"This development is driven by a decline in private foreign debt growth amid the relatively stable growth of the government’s external debt," Head of the BI Communication Department Onny Widjanarko noted in a statement in Jakarta, Tuesday.
He expounded that Indonesia's foreign debt position at the end of July 2020 was recorded at US$409.7 billion, comprising the public sector, the Government and Central Bank, $201.8 billion; and the private sector, including state-owned enterprises (BUMN) $207.9 billion.
Widjanarko remarked that the government's foreign debt position at the end of July 2020 was recorded at $199 billion, or grew 2.3 percent yoy, relatively stable as compared to the 2.1-percent yoy growth in June 2020.
"This development is owing to the withdrawal of part of the commitment of multilateral institutions and the issuance of Samurai Bonds to meet financing requirements, including for handling the COVID-19 pandemic and the National Economic Recovery Program (PEN)," he explained.
The government's external debt is managed in a measured and prudent manner to support priority spending, specifically the health services sector and social activities amounting to 23.6 percent of the total debt and the construction sector, 16.5 percent.
Furthermore, 16.4 percent for the education services sector; the financial services and insurance sector, 11.9 percent; and the government administration, defense, and compulsory social security sector, 11.8 percent.
Meanwhile, private external debt growth in July 2020 was recorded at 6.1 percent yoy, slower than the 8.3-percent yoy growth in June 2020.

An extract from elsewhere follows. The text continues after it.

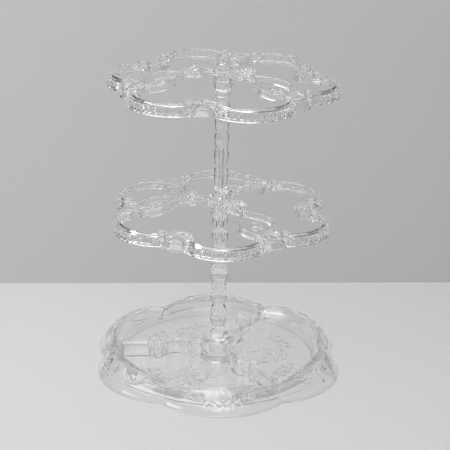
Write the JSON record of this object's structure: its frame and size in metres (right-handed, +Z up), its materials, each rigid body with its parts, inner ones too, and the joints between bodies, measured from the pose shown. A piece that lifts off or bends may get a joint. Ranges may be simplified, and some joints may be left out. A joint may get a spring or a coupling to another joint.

"The development of foreign debt is influenced by the continued slowdown in the growth of non-financial institutions’ corporate external debt (PBLK) and the contraction of external debt of financial institutions (LK)," Widjanarko stated.
PBLK's external debt grew by 8.7 percent yoy, slowing down, from 11.5 percent yoy in the previous month. LK foreign debt also contracted by 2.2 percent yoy, although it increased slightly from the 1.9-percent yoy contraction in the previous month.
Some of the largest debt sectors, reaching 77.2 percent of the private debt, are the financial services and insurance sector, the electricity, gas, steam / hot and cold air (LGA) procurement sector, the mining and quarrying sector, and the manufacturing sector.
With this development, the structure of Indonesia's foreign debt remains healthy, supported by the application of prudential principles in its management, with the ratio to the gross domestic product reaching 38.2 percent.
"The structure of Indonesia's foreign debt remains dominated by long-term debt, with a share of 89.1 percent of the total foreign debt," Widjanarko noted.
In order to maintain a healthy foreign debt structure, BI and the government will continue to intensify coordination in monitoring debt developments, backed by the application of prudential principles in its management.